I found watching Adelaide Clemens become Marie Parer on set and later on film profoundly moving. She had been able to meet her character by listening to my twenty-year-old interview with Marie. With so many of the participants gone, the producer, Andrew Wiseman, saw the author of the biography as representing the men and women they were trying to portray in the film. The tapes of my interviews had been deposited in the Australian War Memorial. I gave permission for them to be copied to a hard drive. This enabled first Alison, then the cast and crew, to listen to the voices of the characters they were portraying.
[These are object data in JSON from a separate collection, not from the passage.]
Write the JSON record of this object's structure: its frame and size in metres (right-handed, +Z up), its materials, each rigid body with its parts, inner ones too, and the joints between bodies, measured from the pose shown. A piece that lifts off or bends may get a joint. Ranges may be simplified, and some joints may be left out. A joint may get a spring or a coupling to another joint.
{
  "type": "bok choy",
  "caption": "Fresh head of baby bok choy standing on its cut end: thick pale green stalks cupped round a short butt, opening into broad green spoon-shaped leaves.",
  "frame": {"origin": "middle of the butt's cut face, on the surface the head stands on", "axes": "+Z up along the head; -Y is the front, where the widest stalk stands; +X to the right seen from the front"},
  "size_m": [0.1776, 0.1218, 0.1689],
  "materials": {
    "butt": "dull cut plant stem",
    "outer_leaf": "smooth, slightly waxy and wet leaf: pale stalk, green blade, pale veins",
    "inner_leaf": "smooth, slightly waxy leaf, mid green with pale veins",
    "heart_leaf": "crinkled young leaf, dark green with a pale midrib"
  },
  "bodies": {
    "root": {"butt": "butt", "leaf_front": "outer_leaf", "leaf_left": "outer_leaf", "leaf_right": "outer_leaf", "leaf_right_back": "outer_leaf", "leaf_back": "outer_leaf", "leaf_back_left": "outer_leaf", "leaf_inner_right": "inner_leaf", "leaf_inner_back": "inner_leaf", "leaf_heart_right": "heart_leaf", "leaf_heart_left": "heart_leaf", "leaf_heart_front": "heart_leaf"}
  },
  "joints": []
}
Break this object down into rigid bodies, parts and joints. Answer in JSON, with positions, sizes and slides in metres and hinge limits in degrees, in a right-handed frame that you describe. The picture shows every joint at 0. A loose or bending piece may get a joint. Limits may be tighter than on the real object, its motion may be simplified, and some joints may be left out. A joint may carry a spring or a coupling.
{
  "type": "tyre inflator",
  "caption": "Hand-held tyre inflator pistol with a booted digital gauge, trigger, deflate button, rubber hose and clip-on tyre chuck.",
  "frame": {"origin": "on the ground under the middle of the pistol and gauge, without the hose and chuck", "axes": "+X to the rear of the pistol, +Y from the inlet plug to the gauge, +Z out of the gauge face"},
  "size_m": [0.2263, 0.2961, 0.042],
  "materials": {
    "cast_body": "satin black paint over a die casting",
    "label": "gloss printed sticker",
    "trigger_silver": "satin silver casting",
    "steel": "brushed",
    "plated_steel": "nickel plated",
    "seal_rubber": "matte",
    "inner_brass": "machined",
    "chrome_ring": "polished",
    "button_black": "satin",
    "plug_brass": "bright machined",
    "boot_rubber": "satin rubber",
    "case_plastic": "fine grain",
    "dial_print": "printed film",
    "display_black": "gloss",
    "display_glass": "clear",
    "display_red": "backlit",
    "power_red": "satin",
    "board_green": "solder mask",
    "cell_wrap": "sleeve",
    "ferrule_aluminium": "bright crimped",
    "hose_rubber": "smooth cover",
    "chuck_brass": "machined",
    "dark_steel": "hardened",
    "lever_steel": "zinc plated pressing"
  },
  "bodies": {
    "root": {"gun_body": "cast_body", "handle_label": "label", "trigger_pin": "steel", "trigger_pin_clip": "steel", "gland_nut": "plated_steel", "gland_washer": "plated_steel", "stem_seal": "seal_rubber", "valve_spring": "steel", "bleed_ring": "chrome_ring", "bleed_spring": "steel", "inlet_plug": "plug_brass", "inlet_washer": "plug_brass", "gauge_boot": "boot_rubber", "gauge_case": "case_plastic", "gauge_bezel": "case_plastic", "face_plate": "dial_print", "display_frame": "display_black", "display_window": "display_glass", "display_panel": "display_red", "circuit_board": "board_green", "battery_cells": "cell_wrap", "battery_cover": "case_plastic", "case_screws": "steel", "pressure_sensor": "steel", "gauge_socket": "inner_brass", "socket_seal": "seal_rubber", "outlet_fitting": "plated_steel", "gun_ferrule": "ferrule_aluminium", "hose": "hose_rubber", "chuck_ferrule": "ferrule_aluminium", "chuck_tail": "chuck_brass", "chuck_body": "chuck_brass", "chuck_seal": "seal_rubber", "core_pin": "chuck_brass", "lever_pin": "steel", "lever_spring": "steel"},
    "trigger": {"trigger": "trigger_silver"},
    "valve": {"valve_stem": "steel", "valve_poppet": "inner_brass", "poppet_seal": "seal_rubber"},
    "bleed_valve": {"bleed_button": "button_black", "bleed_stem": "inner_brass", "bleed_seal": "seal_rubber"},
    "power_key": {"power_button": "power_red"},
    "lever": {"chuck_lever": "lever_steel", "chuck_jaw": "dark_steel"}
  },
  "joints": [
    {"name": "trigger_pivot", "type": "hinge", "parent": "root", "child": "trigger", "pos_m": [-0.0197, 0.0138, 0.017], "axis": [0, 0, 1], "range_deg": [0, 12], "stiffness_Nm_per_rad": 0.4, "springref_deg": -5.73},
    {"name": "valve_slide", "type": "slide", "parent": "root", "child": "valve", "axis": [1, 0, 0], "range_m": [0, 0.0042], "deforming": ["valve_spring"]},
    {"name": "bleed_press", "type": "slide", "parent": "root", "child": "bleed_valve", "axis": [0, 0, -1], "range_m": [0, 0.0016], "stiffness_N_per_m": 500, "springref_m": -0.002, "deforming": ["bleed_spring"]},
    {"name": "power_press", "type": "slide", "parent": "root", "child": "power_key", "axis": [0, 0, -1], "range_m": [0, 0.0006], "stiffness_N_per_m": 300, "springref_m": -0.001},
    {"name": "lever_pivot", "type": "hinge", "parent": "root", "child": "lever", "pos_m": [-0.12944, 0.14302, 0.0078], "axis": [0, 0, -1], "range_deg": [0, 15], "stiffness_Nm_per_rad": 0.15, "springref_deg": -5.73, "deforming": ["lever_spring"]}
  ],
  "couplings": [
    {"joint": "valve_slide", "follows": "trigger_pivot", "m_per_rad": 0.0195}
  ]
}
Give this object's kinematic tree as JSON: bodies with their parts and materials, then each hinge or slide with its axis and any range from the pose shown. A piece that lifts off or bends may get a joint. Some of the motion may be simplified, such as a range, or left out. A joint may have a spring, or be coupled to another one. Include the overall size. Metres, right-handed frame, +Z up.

Seeing the film courtesy of Andrew on a big screen in January was an extraordinary experience. The actors were not the same as the men and women I encountered in the 1980s, but in a way they were there. This was especially true of the major action sequences portraying the 2/3 Independent Company in the Battle of the Ridges, filmed by Parer for Assault on Salamaua. None of the characters were fictional. Some were killed in action but all the actors were able to listen to my tapes of the survivors. A bonus was that as a girl Alison had known the commander of the 2/3, Major George Warfe.

How do I find Parer’s War as a critic? Technically it is splendidly photographed by Mark Wareham and directed by Alister Grierson. Grierson brilliantly evokes Parer’s style in the Kokoda and Salamaua sequences and films the home-front scenes in elegant uncluttered visuals that are true to the 1940s without becoming simply a period piece. There are some nice allusions to Max Dupain’s stills. He is, after all, a character in the plot. But they are never obtrusive.

Parer’s War is historical fiction. But it is fiction that is always faithful to the characters, and the visual and dramatic narrative of the film illuminates the reality portrayed in my biography. For that I am very grateful.

Parer’s War, scheduled for broadcast on ABC1 on April 27, is also expected to be available on ABC iview for a few weeks afterwards.